Despite a “timid” opening for women’s work in the liberated areas, the customs and traditions still govern the possibility of entering more specialized fields and attaining leadership and decision-making positions.

This is what Nada Sameea said, from the Glimmer of Hope group concerned with women’s affairs in Idleb, saying that women in the liberated areas “need to work in all fields but within the prevailing customs and traditions and under Sharia and moral constraints.”

“Civilized women” in the eyes of the regime government

In an attempt to send a civilized picture about the places it controls, the Syrian government has opened new prospects for women’s work, portraying them in various roles in social and political life by appointing Hadiya Khalaf Abbas as first female speaker of parliament in Syria’s history.

The security conditions have contributed in bringing women into new work which had been limited to men, such as working in restaurants and as vendors and specialized administrative and official professions.

Along with that, the work of a large number of women in the regime areas has been focused on the profession of education, where the results of a competition selecting classroom teachers from students at the faculty of education showed a notable superiority of women and a movement to the field of teaching, as Damascus' share of female graduates from the faculty of education in the classroom teacher department was 89 percent, with the share in Homs being 85 percent, according to Higher Education Ministry data.

Exceptions highlighted the “timid” role of women

The liberated areas are not devoid of prominent leadership roles for Syrian women, which are seen clearly in the local council of the city of Douma with the appointment of Bayan Reehan as president of the women’s office, the first initiative of its type compared with local councils in other areas.
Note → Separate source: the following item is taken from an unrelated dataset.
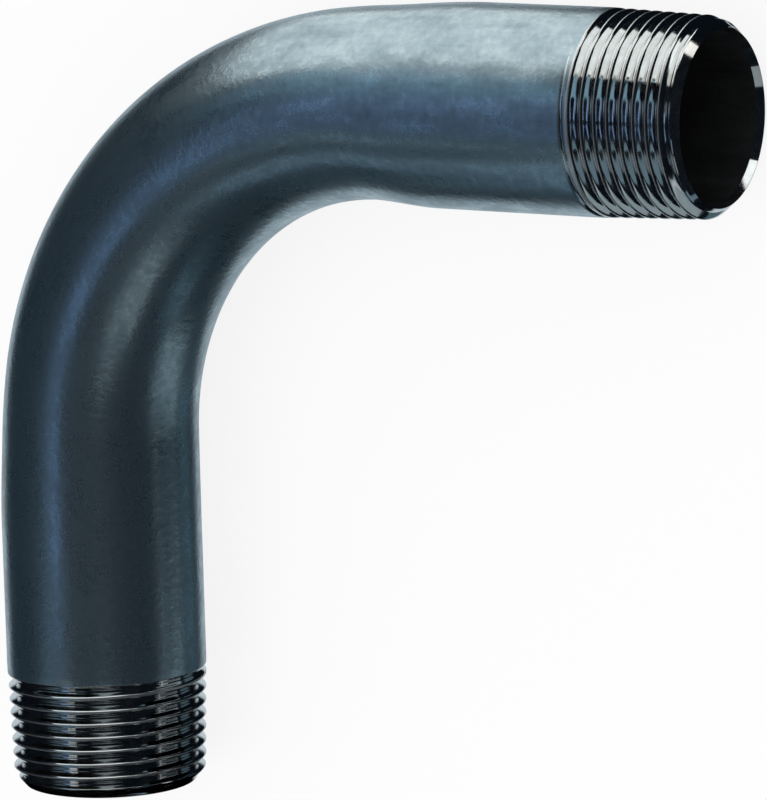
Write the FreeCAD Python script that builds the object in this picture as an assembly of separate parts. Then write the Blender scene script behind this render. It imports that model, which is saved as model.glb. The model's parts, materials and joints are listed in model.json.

Speaking to Enab Baladi, Reehan said that women’s work in liberated areas had not regressed but was confined to specific fields, such as the education, the medical sector and NGOs, with a complete absence of an effective role in political life.

She added that women’s work in the Damascus Ghouta was “limited to the field of teaching,” and continued that, “even graduates of the college of economics and trade are working as teachers in school.”

Reehan attributed the reason for the absence of women from political life to the absence of their qualifications in this field and the fact that they do not dare to break the rules which limit their work in official positions.

The role of Syrian women has not been hidden in the field of media after the outbreak of the Syrian revolution as the names of a number of female journalists in liberated areas have become prominent and in demand, according to Sawsan al-Saeed, a member of the administration council in the Glimmer of Hope group.

“There are many female journalists who have entered the field of media more than males because they are better able to enter into the hidden parts of social life,” Saeed said.

The Syrian Civil Defense team has also seen the participation of women in the field of nursing and ambulance services, with the number of volunteers in the liberated areas about 200 out of an original 3,000 volunteers, that is, 6.6 percent of total volunteers.

This article was translated and edited by The Syrian Observer. Responsibility for the information and views set out in this article lies entirely with the author.